You hear people talk of willow bushes, or “dips”, but the Myette Point fishermen used wax myrtle instead of willow. Wax myrtle is an evergreen shrub/tree that grows at the edge of a forest and/or along a river edge. The terminal branches tend to be very brushy and dense and even under water the dark green leaves adhere to the branches longer than those of willow. These myrtle branches were tied together into a thick brush ball and suspended in the river from poles cut and stuck into the bottom near the shallow bank at an angle of about 45 degrees. Usually in about three feet of water, the bushes were set to hang from poles and just clear the bottom a few inches – enough room to get a net under them without alerting the shrimp in the bush. The poles were traditionally made of willow because that was the most abundant tree that grew in the right shape to use, i.e. long and straight and narrow all the way up. A 15-foot pole would have a base only two or three inches wide. That has changed so that now a fisherman would have to use either sycamore or Chinese tallow for poles because of the taste that beavers have for willow.

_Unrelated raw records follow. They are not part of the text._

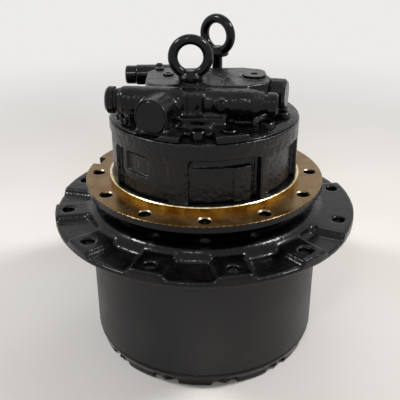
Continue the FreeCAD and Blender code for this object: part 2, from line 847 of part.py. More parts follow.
def turning_seal_ring():
    face = seal_face - running_gap
    rim = seal_ring_inner + seal_ring_width
    return turned([
        (seal_ring_inner, face), (rim, face), (rim, face - 3.5), (rim - 2, face - 5.5),
        (rim - 2, face - 12), (seal_ring_inner, face - 12)])


def toric_ring(outer, z):
    return Part.makeTorus(outer - loose_gap - toric_section, toric_section, vec(0, 0, z), axis_z)


# ---------------------------------------------------------------- hub and end cover

hub_pads = [
    # first and last hole centre of the pad, in degrees
    (-110.0, -110.0), (-80.0, -80.0), (-50.0, -50.0), (-140.0, -140.0), (-170.0, -170.0),
    (-25.0, 10.0), (130.0, 165.0), (40.0, 40.0), (70.0, 70.0), (100.0, 100.0),
]


def pad_block(angle):
    """Raised pad across the sprocket flange, with sloping sides."""
    top = sprocket_flange_top + pad_height
    low = sprocket_flange_top - 1
    corners = [(-pad_half_width - pad_slope, low), (pad_half_width + pad_slope, low),
               (pad_half_width, top, 2.0), (-pad_half_width, top, 2.0)]
    face = Part.Face(outline(corners, lambda across, z: vec(pad_inner_radius - pad_slope, across, z)))
    block = face.extrude(vec(sprocket_flange_radius - pad_inner_radius + 2 * pad_slope, 0, 0))
    block.rotate(centre, axis_z, angle)
    return block


def hub():
    bearing_low = bearing_shoulder - 2 * bearing_width
    rib = bearing_shoulder - bearing_width
    body = turned([
        (hub_lip_bore, hub_lip_top - 1), (hub_lip_bore + 1, hub_lip_top), (hub_lip_radius, hub_lip_top),
        (hub_lip_radius + 1.5, hub_groove_bottom), (hub_shoulder_inner, hub_groove_bottom),
        (hub_shoulder_inner + 1.5, hub_shoulder_top),
        (hub_shoulder_radius, hub_shoulder_top, hub_shoulder_round),
        (hub_shoulder_radius, sprocket_flange_top, 3.5),
        (sprocket_flange_radius, sprocket_flange_top, 1.5),
        (sprocket_flange_radius, sprocket_flange_bottom, 1.0),
        (gearbox_radius, sprocket_flange_bottom, 3.0),
        (gearbox_radius, gearbox_bottom + 1), (gearbox_radius - 1, gearbox_bottom),
        (cover_spigot_radius + press_gap, gearbox_bottom),
        (cover_spigot_radius + press_gap, ring_gear_bottom),
        (pitch_ring - module, ring_gear_bottom), (pitch_ring - module, ring_gear_top),
        (hub_relief_radius, ring_gear_top), (hub_relief_radius, spindle_end - 4),
        (bearing_outer_radius, bearing_low - 8), (bearing_outer_radius, rib - hub_rib_half),
        (hub_rib_bore, rib - hub_rib_half), (hub_rib_bore, rib + hub_rib_half),
        (bearing_outer_radius, rib + hub_rib_half), (bearing_outer_radius, bearing_shoulder + 2),
        (hub_seal_bore, bearing_shoulder + 2), (hub_seal_bore, hub_seal_step),
        (hub_lip_bore, hub_seal_step)])
    top = sprocket_flange_top + pad_height
    limit = ring(sprocket_flange_radius, pad_inner_radius, top + 1, sprocket_flange_top - 2)
    pads = []
    for first, last in hub_pads:
        pads.append(pad_block(first))
        if last > first:
            pads.append(pad_block(last))
            pads.append(sector(sprocket_flange_radius + 5, pad_inner_radius, top,
                               sprocket_flange_top - 1, first, last))
    raised = pads[0].multiFuse(pads[1:]).common(limit)
    whole = body.fuse(raised)
    hole = disc(sprocket_hole_radius, vec(sprocket_bolt_circle, 0, sprocket_flange_bottom - 1), 30)
    sink = Part.makeCone(sprocket_hole_radius, sprocket_hole_radius + 2, 2,
                         vec(sprocket_bolt_circle, 0, top - 1))
    cuts = copies(hole, sprocket_hole_count, cover_screw_start)
    cuts += copies(sink, sprocket_hole_count, cover_screw_start)
    tapped = disc(cover_screw_radius + press_gap, vec(cover_screw_circle, 0, gearbox_bottom - 1), 24)
    cuts += copies(tapped, cover_screw_count, cover_screw_start)
    cuts.append(ring_space())
    return whole.cut(cuts).removeSplitter()


def end_cover():
    flange_low = gearbox_bottom - cover_thickness
    floor_low = flange_low - cover_floor_step
    body = turned([
        (0, cover_inner_face), (132.0, cover_inner_face), (141.0, ring_gear_bottom - loose_gap),
        (cover_spigot_radius, ring_gear_bottom - loose_gap), (cover_spigot_radius, gearbox_bottom),
        (gearbox_radius - 1, gearbox_bottom), (gearbox_radius, gearbox_bottom - 1),
        (gearbox_radius - 0.6, gearbox_bottom - 6), (cover_lug_radius + 1, flange_low, 2.0),
        (cover_lug_inner, flange_low, 2.0), (cover_lug_inner - 6, floor_low, 2.0), (0, floor_low)])
    low = flange_low - cover_lug_height
    corners = [(cover_lug_inner, flange_low + 2), (cover_lug_radius + 1.4, flange_low + 2),
               (cover_lug_radius - 0.5, low, 3.5), (cover_lug_inner + 3, low, 3.0)]
    lug = swept(corners, -cover_lug_half_angle, cover_lug_half_angle)
    whole = body.multiFuse(copies(lug, cover_screw_count, cover_lug_start))
    hole = disc(cover_screw_radius + 0.5, vec(cover_screw_circle, 0, flange_low - 1), 30)
    cuts = copies(hole, cover_screw_count, cover_screw_start)
    for angle in cover_plug_angles:
        cuts.append(disc(cover_plug_radius + press_gap, polar(cover_plug_circle, angle, -300), 60))
    return whole.cut(cuts).removeSplitter()


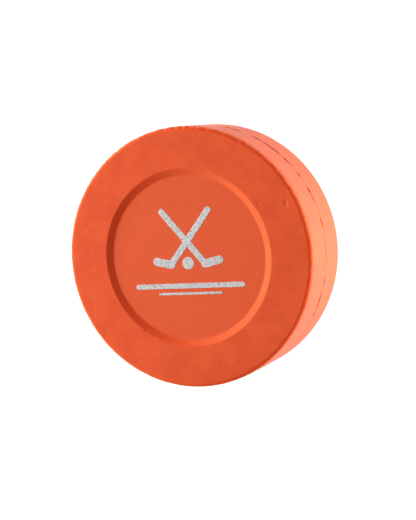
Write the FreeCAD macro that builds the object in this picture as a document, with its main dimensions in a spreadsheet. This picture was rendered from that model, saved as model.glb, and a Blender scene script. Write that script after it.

Beavers don’t seem to like the bark on either of these trees. So maybe there is some good use for the Chinese tallow after all. These bushes were dipped up in long-handled nets with rims 36 inches wide. At times it was necessary to string out 50 or even 100 of these bushes to assure the fisherman of enough bait. Later on, when ¼ inch hardware cloth became available, it was found that traps made from this were also effective. Some of these traps are shown here, as is granddaughter Ava Rose getting a serious look at river shrimp.

The river is at 11.5 feet on the Butte La Rose gauge, down from 12.5 feet last week. The Mississippi and Ohio are both falling hard so it looks like this water will fall out of the swamp and the crawfishermen will have to wait for more help from above.